If you haven’t seen my log trailer before, it makes loading large, heavy, and especially odd shaped logs very easy. It has loaded many many logs over the years and has helped me out so many times but it’s time for me to upgrade.
Because the arch pivots off the back, that essentially turns the trailer into a mobile gantry. For lighter loads up to a few hundred pounds, the trailer can be used to move things around. I’ve used it for moving machinery, new tools, small logs, and especially frequently for stacking slabs.
When I bought this trailer it was really all I could afford at the time. It was previously used for hauling a skid loader and had an open center 5×10 deck. I liked that it was a shorter length since I don’t have a lot of space in my driveway and I wasn’t planning on hauling longer. When I got it, I set about strengthening the middle, replacing the brakes, and adding the log handling items like the winch and arch.
Now before I get into hating on this trailer which has done so much for me, let me share some of the things I love about it first. Firstly, I really like the over size. It’s short length makes it very nimble and allows me to make pickups in tight spots.
I also like the low deck height. This makes it a bit simpler to load logs as they don’t need to be lifted as high. It’s also the right high for my sawmill which makes it convenient for offloading directly on to it. It’s also very easy to step up onto it and when I use it for moving lumber, the resulting stack isn’t too far off the ground.
Another thing I love is the steel deck. The smooth, seamless deck makes it very easy for logs to slide on and off. It’s also pretty much indestructible with my use case. Nothing will dig into it like a wood deck would. It’s also nice that it’s seamless because it keeps precipitation off of anything beneath it – protecting the frame, axles, and wiring from extra moisture. Another added benefit is because it’s welded to the frame, it also serves as bracing to prevent the frame from racking just like sheathing on a stick framed wall.
The angled rear of the trailer is great as it acts as a mini ramp to help get odd things onto the trailer. If the arch is being used right, the log shouldn’t rub on the back end of the trailer but sometimes there’s limbs or branches hanging down and the angle helps to direct them up onto the bed without them hanging up.
Now for the things that I don’t like. The first one is also one of the things I do like: the length. The overall deck length combined with the axle placement makes it difficult to load a log to achieve proper tongue weight. The axle placement wasn’t a big issue when this was used for hauling equipment because a skid loader is shorter and has a more compact weight. It would be very easy to park a loader on this trailer and have the correct tongue weight. This isn’t true of a log which could be the entire length of the deck and have an uneven weight distribution.

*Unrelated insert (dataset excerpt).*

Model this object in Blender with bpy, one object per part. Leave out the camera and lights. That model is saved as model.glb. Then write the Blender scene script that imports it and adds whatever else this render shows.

The deck width could also be a bit wider. That would give me some more flexibility in the width of the logs I can pick up. The opening on the arch is just under 5′ and with the logs that I deal with, it’s pretty easy to get a crotch section which needs to be trimmed to fit through. A bit extra width would provide more flexibility when maneuvering these logs. An added side benefit of the added with would be the trailer wouldn’t be invisible behind my truck. The current one is narrower than my truck so I cannot see it while towing.
The payload capacity is also a bit limiting. It’s very easy for me to max out the weight capacity and I’d like to be able to plan for larger logs. The current trailer has tandem 3500lb axles which puts the payload in the 5000-6000lb range.
Another area that I’ve never been happy about is the tongue area. It just feels like wasted space to me. I’d like to see this area better utilized to extend the deck and get a little more length capacity for free.
Here’s an initial sketch I drew to get my ideas out. The new trailer will have a 6″ tube frame with 4″ C channel cross members. These will all be set flush on the top to support the steel deck (instead of being dropped down to support a wood deck). The deck will extend onto the tongue a bit and the winch mount will move forward as well. The rear of the trailer will be angled and the sides will extend back to allow for the pivot point for the arch.
As of putting together this intro, I’ve been busy already bringing my ideas into reality and you can see how things have progressed from the initial sketch.